On Saturday, Wollongong doctor Javed Badyari will spend his 41st consecutive night sleeping in Wollongong mall to draw attention to the plight of refugees and asylum seekers.
And despite battling gale-force winds, the bitter cold and, at times, the drunken antics of some late-night mall visitors, there's no plan to stop what he's termed the 'Indefinite Sleepout to end Indefinite Detention'.
He's got a lot of support too - with like-minded doctors, nurses, paramedics, social workers, allied health professional and medical students signing up to a rotating roster for the sleepout.
Their goals align with the Doctors for Refugees group and are two-fold.
Firstly they're advocating for the onshore processing of all those seeking asylum in Australia, with detention only for security and health checks and to not exceed 45 days.
They also want to see a more speedy processing of refugee determination, and bridging visas including community housing, employment rights, access to Medicare and welfare payments to be available to all asylum seekers regardless of how they arrived.
"Broadly speaking our goals are to raise awareness and draw attention to the current inhumane treatment of our refugees and to inspire others to advocate for positive change," Dr Badyari said.
It's not been easy - Dr Badyari for instance has to balance his humanitarian efforts with his 'day job' within Wollongong Hospital's emergency department. But there's been plenty of positive feedback for their cause.
"We have had to endure the extremes of the weather with some nights of gale force winds and bucketing rains, others with freezing temperatures," he said.
"Besides the weather, we also face the challenges of rowdy pub nights and the incessant banter and drunken antics that flow into all hours of the morning.
"Though we have attracted some curious attention from passersby in this setting, we have never felt threatened and there has been no animosity towards us.
"We have been really overwhelmed by the amount of local support we have received. Many passersby often pop in for a chat and in some cases even try and offer donations or food."

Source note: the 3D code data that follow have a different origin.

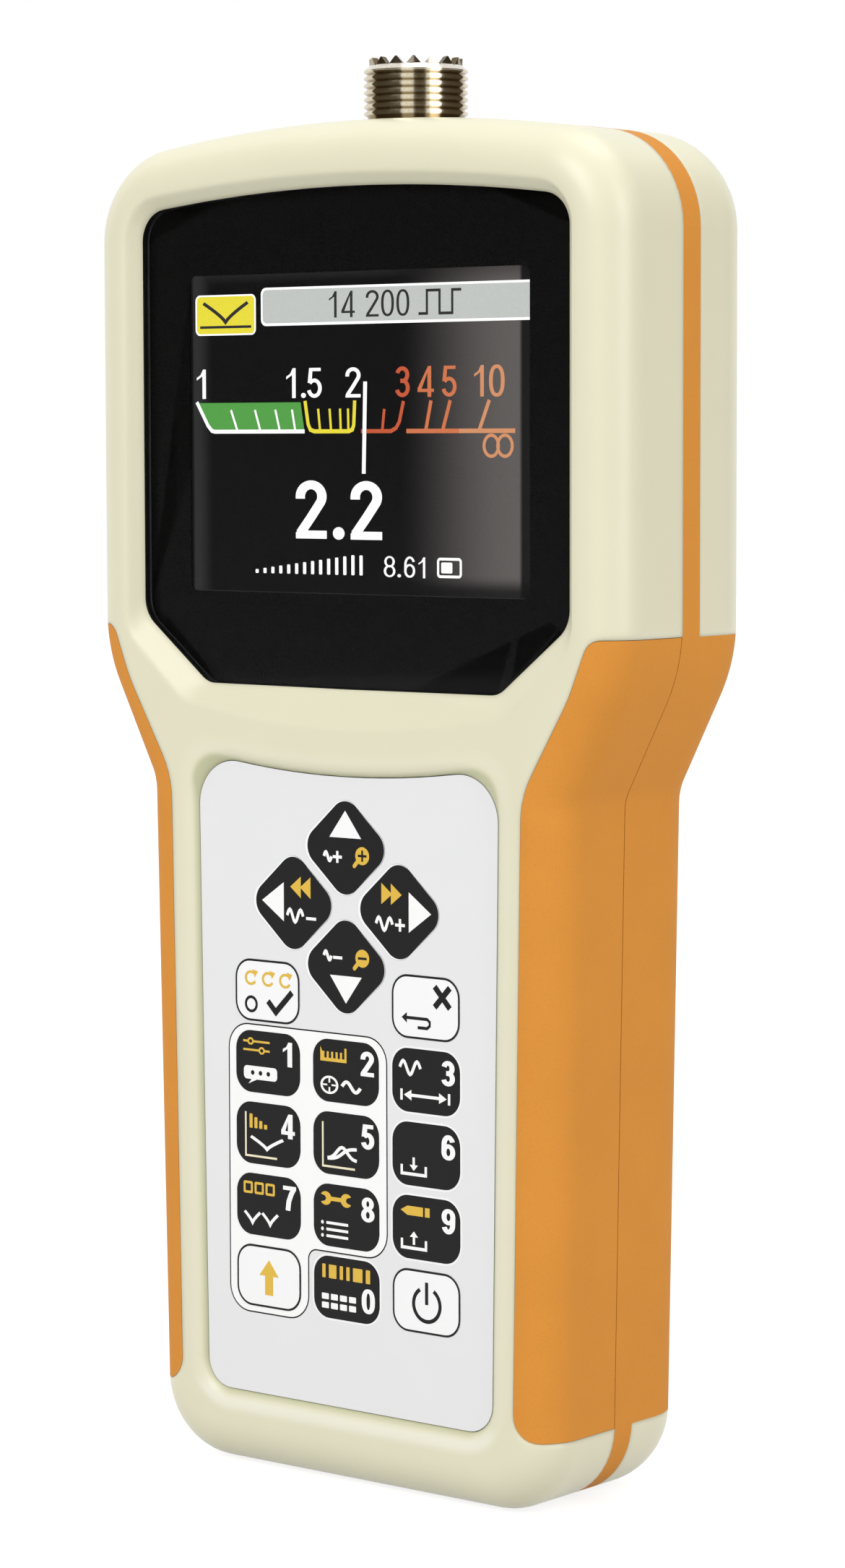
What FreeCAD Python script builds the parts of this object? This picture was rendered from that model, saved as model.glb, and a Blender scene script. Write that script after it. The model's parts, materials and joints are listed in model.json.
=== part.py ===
import FreeCAD, Part
import math
import os

# Hand-held antenna analyzer: two-part case with soft grips, colour display behind a
# window, membrane keypad, antenna socket on top, service socket underneath and three
# cells behind a cover in the back.
#
# Millimetres. +X is to the right seen from the front, the front faces -Y, +Z is up.
# The origin is the middle of the bottom end. Outlines are lists of corners
# (x, z, radius), counter-clockwise seen from the front.

V = FreeCAD.Vector

# ---------------------------------------------------------------- driving dimensions
WIDTH = 103.0              # across the head
DEPTH = 37.0
BASE_Z = -0.6              # the bottom end; the finished pieces are lifted to stand on Z = 0
CASE_TOP_Z = 206.3         # top of the head's arch
WALL = 2.3

FRONT_Y = -DEPTH / 2
REAR_Y = DEPTH / 2
FRONT_ROUND = 6.7          # edge rounding, front and back
REAR_ROUND = 10.4
SEAM_FRONT_Y = -2.15       # the coloured seal between the two shells
SEAM_REAR_Y = 2.12

HANDLE_HALF_BOTTOM = 39.15 # half width of the handle at its bottom end
HANDLE_HALF_TOP = 41.2     # and where the neck starts
NECK_BOTTOM_Z = 105.5
NECK_TOP_Z = 125.4
NECK_BOTTOM_R = 6.5
NECK_TOP_R = 25.0
BOTTOM_CORNER_R = 12.4
HEAD_CORNER_R = 14.6
HEAD_ARCH_R = 280.0
HEAD_ARCH_SLOPE = 7.9      # degrees, at the ends of the arch

WINDOW_HALF = 41.6         # front window
WINDOW_TOP_Z = 196.25
WINDOW_SHOULDER_Z = 131.6
WINDOW_BOTTOM_Z = 121.1
WINDOW_BOTTOM_HALF = 28.5
WINDOW_FRONT_Y = FRONT_Y + 2.25
WINDOW_THICK = 1.5
MASK_THICK = 0.1
TAPE_THICK = 0.1
SCREEN_HALF = 33.2         # what shows of the display through the window's mask
SCREEN_BOTTOM_Z = 135.3
SCREEN_TOP_Z = 183.7

OVERLAY_HALF_BOTTOM = 28.1  # printed keypad sheet
OVERLAY_HALF_TOP = 29.45
OVERLAY_BOTTOM_Z = 11.4
OVERLAY_TOP_Z = 107.9      # in the middle of its hollow top edge
OVERLAY_FRONT_Y = FRONT_Y + 1.05
OVERLAY_THICK = 0.55
SPACER_THICK = 0.5
CIRCUIT_THICK = 0.25

KEY_PITCH_X = 15.64
KEY_PITCH_Z = 11.11
KEY_TOP_ROW_Z = 63.1
KEY_CONFIRM_Z = 74.2       # the two keys beside the arrow group
KEY_WIDTH = 12.9
KEY_HEIGHT = 9.47
KEY_CORNER_R = 2.9
KEY_PROUD = 0.06
KEY_GAP = 0.07
ARROW_CENTRE_Z = 88.2
ARROW_OFFSET_X = 10.42
ARROW_OFFSET_Z = 9.03
ARROW_HALF_X = 9.36        # corner to centre before rounding
ARROW_HALF_Z = 8.12
ARROW_CORNER_R = 3.0
DOME_R = 4.0
DOME_THICK = 0.12

GRIP_THICK = 1.4
GRIP_GAP = 0.08
GRIP_BOTTOM_Z = 11.3
GRIP_TOP_Z = 129.75
GRIP_INNER_X = 32.85       # where a grip starts on the front, near the bottom

BOARD_FRONT_Y = -2.9
BOARD_REAR_Y = -1.3
BOARD_TOP_Z = 189.0

SOCKET_Y = 0.0             # antenna socket, 5/8 inch with 24 threads to the inch
SOCKET_TOP_Z = 216.0
THREAD_R = 7.94
THREAD_PITCH = 25.4 / 24
THREAD_DEPTH = 0.62
THREAD_START_Z = 207.63    # just above the case; the barrel is slimmer below
THREAD_ROUND = 0.11        # crests are rolled off over this depth and height
RIM_R = 7.1
RIM_NOTCH_DEPTH = 1.25
SOCKET_BORE_R = 6.05
SOCKET_BORE_DEPTH = 7.0
SOCKET_SEAT_R = 5.6        # of the insulator, below the bore
CONTACT_R = 2.6
CONTACT_BORE_R = 2.0
FLANGE_SIDE = 25.4
FLANGE_TOP_Z = 202.0       # clear of the case's rounded rear edge
FLANGE_THICK = 1.6
FLANGE_HOLE_PITCH = 18.2
RIM_TEETH = 16
RIM_TURN = 2.65            # degrees, from +X to the first notch's step

USB_HALF_X = 3.85          # service socket in the bottom end
USB_HEIGHT = 4.0
USB_DEPTH = 9.2

CELL_R = 7.15              # three round cells, 14.3 x 50.5
CELL_LENGTH = 50.5
CELL_PITCH = 15.0
CELL_Y = 8.9
BAY_HALF_X = 22.9
BAY_BOTTOM_Z = 26.0
BAY_TOP_Z = 84.4
BAY_FLOOR_Y = 1.0
BAY_WALL = 1.4
COVER_HALF_X = 27.0
COVER_BOTTOM_Z = 20.5
COVER_TOP_Z = 93.5
COVER_GAP = 0.15
COVER_THICK = 2.2

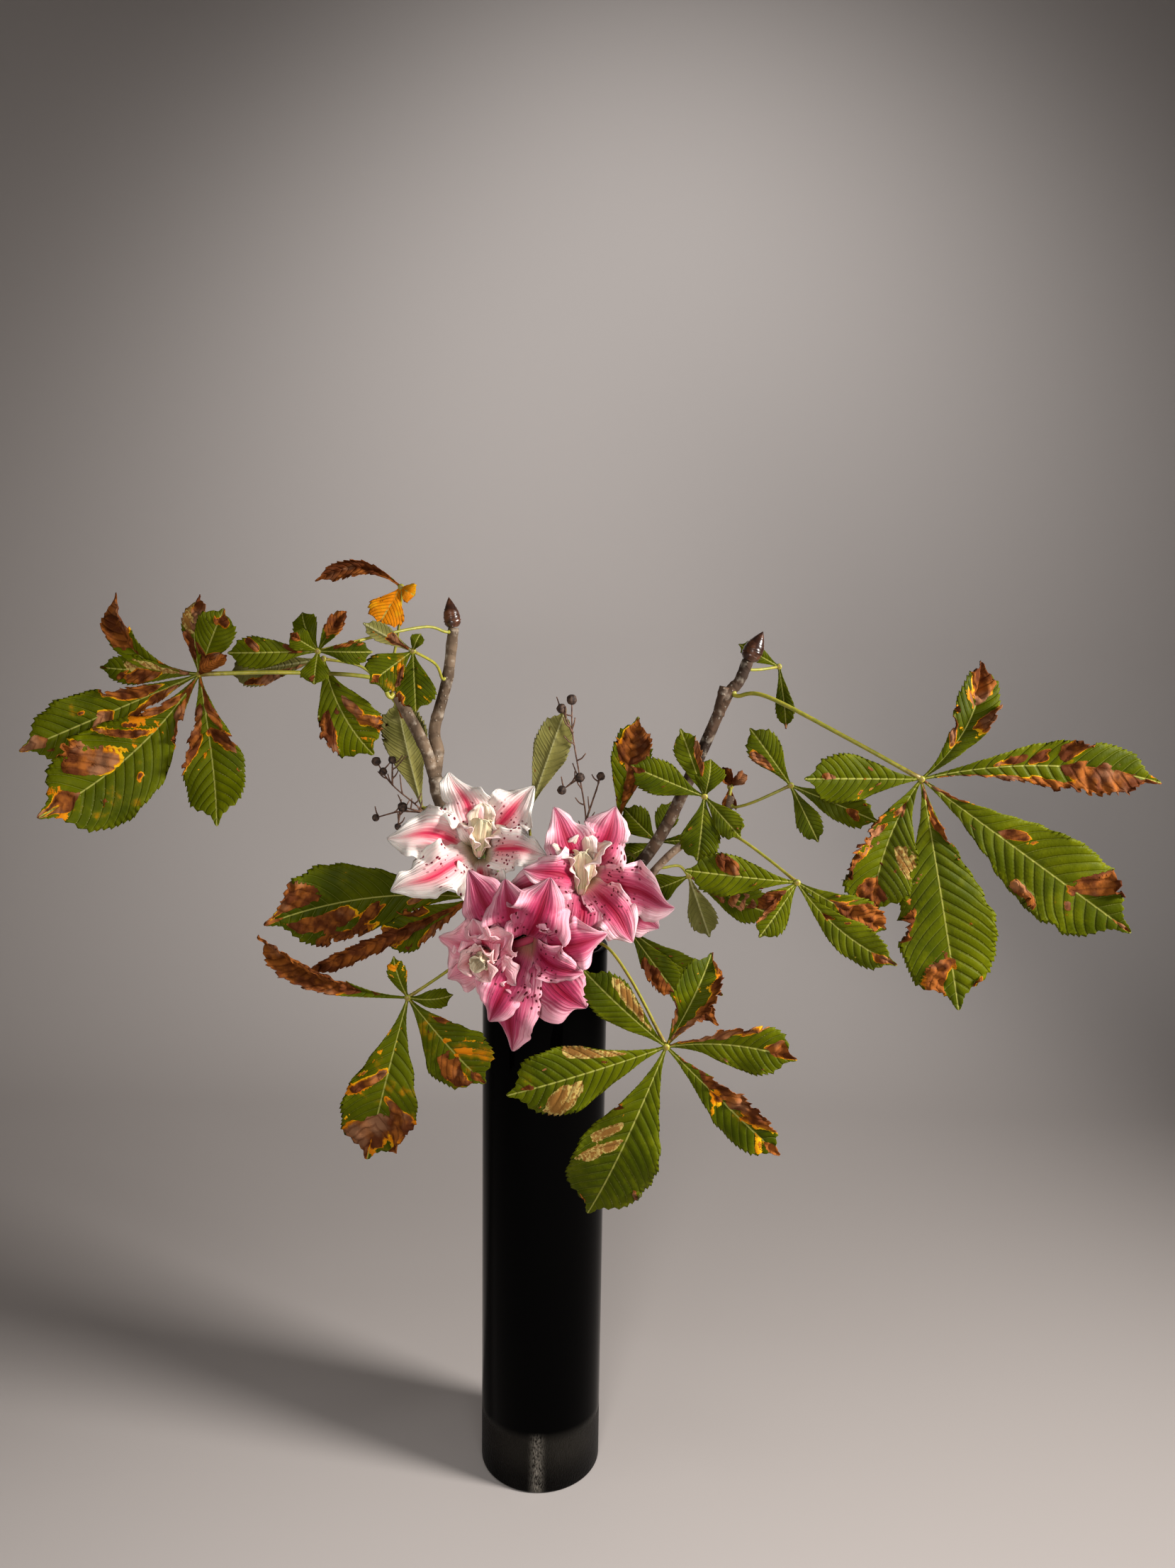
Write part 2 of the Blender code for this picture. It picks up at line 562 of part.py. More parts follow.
# ---------------------------------------------------------------- seed sprigs


def make_sprig(name, twigs, extra):
    """Thin twigs of one sprig, each a route with a round capsule of the given size at its end."""
    shapes = [tube(stem_line(route, 0.0011, 0.0008, steps=1)) for route, _ in twigs]
    capsules = [(route[-1], size) for route, size in twigs] + extra
    shapes += [ball(place, size / 2, 6, 4) for place, size in capsules]
    united(name, shapes, SEED)


def make_sprigs():
    fork, tip = (-0.112, 0.042, 0.606), (-0.140, 0.040, 0.631)
    make_sprig("seed_sprig_left",
               [(rim_stalk(-0.80, 0.60) + [(-0.070, 0.042, 0.560), fork, tip, (-0.154, 0.040, 0.652)],
                 0.0080),
                ([fork, (-0.134, 0.044, 0.606), (-0.156, 0.044, 0.600)], 0.0065),
                ([(-0.134, 0.044, 0.606), (-0.136, 0.044, 0.592)], 0.0060),
                ([fork, (-0.130, 0.034, 0.612)], 0.0085),
                ([tip, (-0.139, 0.036, 0.654)], 0.0070)], [((-0.148, 0.040, 0.643), 0.0070)])
    low, middle, high = (0.034, 0.044, 0.600), (0.028, 0.042, 0.640), (0.021, 0.040, 0.680)
    make_sprig("seed_sprig_centre",
               [(rim_stalk(0.25, 0.95) + [(0.030, 0.050, 0.560), low, middle, high,
                 (0.020, 0.040, 0.710)], 0.0090),
                ([middle, (0.012, 0.044, 0.628)], 0.0080), ([low, (0.047, 0.052, 0.640)], 0.0075),
                ([high, (0.011, 0.040, 0.702)], 0.0085)], [(middle, 0.0085)])


# ---------------------------------------------------------------- build

clear_scene()
PARTS = collection("ikebana_arrangement")
HELPERS = collection("helpers", hidden=True)
GLASS = material("black_glass", (0.01, 0.01, 0.01), 0.05)
BARK = material("bark", (0.25, 0.19, 0.14), 0.85)
BUD = material("sticky_bud", (0.10, 0.03, 0.02), 0.25)
LEAF = material("green_leaf", (0.16, 0.28, 0.05), 0.5)
PALE_LEAF = material("leaf_underside", (0.36, 0.42, 0.22), 0.6)
DRY = material("dry_leaf", (0.36, 0.16, 0.06), 0.7)
STEM = material("lily_stem", (0.24, 0.34, 0.10), 0.5)
WHITE_TEPAL = material("white_tepal", (0.85, 0.78, 0.74), 0.5)
PINK_TEPAL = material("pink_tepal", (0.75, 0.25, 0.38), 0.5)
CREAM = material("cream_heart", (0.80, 0.76, 0.55), 0.5)
SEED = material("seed_capsule", (0.14, 0.08, 0.05), 0.7)

LEFT = rooted(BRANCH_LEFT, BRANCH_RADIUS, BRANCH_RADIUS)
LEFT_FORK = stem_line(FORK_LEFT, 0.0054, 0.0050)
RIGHT_FORK = stem_line(FORK_RIGHT, 0.0056, 0.0046)
RIGHT = rooted(BRANCH_RIGHT, BRANCH_RADIUS, 0.0046)
TWIG = rooted(TWIG_RIGHT, 0.004, 0.0028)

make_vase()
make_branches()
make_bud("bud_left", RIGHT_FORK, (-0.087, 0.025, 0.798), 0.013, 0.0036)
make_bud("bud_right", RIGHT, (0.184, 0.020, 0.773), 0.016, 0.0036)
make_left_leaves()
make_low_left_leaves()
make_centre_leaves()
make_right_leaves()
make_low_right_leaves()
make_lilies()
make_sprigs()
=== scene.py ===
# %% [markdown]
# # An ikebana arrangement
# Horse-chestnut branches with autumn leaves, double lilies and dry seed sprigs stand in a tall
# black glass vase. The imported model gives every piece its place, and this lesson grows the fine
# surface over it: pleated leaves with dead patches, ruffled petals, bark, buds and glass.

# %% Load the frame
import math

import bpy
import numpy as np
from mathutils import Matrix, Vector


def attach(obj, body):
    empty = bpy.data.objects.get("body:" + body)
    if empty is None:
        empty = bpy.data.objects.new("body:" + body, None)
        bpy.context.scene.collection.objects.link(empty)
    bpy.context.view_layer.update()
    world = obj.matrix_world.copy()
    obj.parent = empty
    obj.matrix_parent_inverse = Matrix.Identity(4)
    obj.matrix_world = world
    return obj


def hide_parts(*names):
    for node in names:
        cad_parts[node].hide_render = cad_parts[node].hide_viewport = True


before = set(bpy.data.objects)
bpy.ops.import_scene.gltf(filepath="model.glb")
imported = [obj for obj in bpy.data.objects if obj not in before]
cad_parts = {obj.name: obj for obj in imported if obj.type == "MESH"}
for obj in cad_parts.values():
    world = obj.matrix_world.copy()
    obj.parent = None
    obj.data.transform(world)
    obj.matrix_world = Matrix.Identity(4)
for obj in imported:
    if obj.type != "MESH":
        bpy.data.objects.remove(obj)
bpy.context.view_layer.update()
print("nodes in the frame:", len(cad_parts))

# %% [markdown]
# ## Shader maths as expressions
# A node tree is easier to read when it is written as arithmetic. `Field` wraps one output
# socket, and each operator adds the Math node that it stands for. `Finish` owns a material and
# makes every other node through one method.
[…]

Yet the best feedback has come from those the group is aiming to support
"The most rewarding and energising fruit that has come out of our sleepout so far has been receiving many messages from refugees across Australia, and even offshore," he said.
"Both hearing their stories of suffering and hardship as well as their hope and faith in what we are doing, gives us the inspiration to keep going."
But the biggest challenge for Dr Badyari hasn't been the physical test but the mental one - not knowing how long he'll be foregoing the comforts of a warm bed and secure roof over his head. But that's exactly the point.
"Sleeping out with no clear end in sight, though no comparison to the hardships our fellow refugees face, has given us a taste of how dehumanising indefinite detention must be," he said.
"We have pledged to keep our sleepout going for however long is required to finally put an end to indefinite detention, which we know is so harmful to physical and especially mental health.
"Australians are such generous and caring people and yet this is not reflected in our refugee policies.
"Our hope in showcasing sacrifice and solidarity with our fellow refugees, is that we may counter the stigma of fear and hatred associated with them, instead with compassion and love."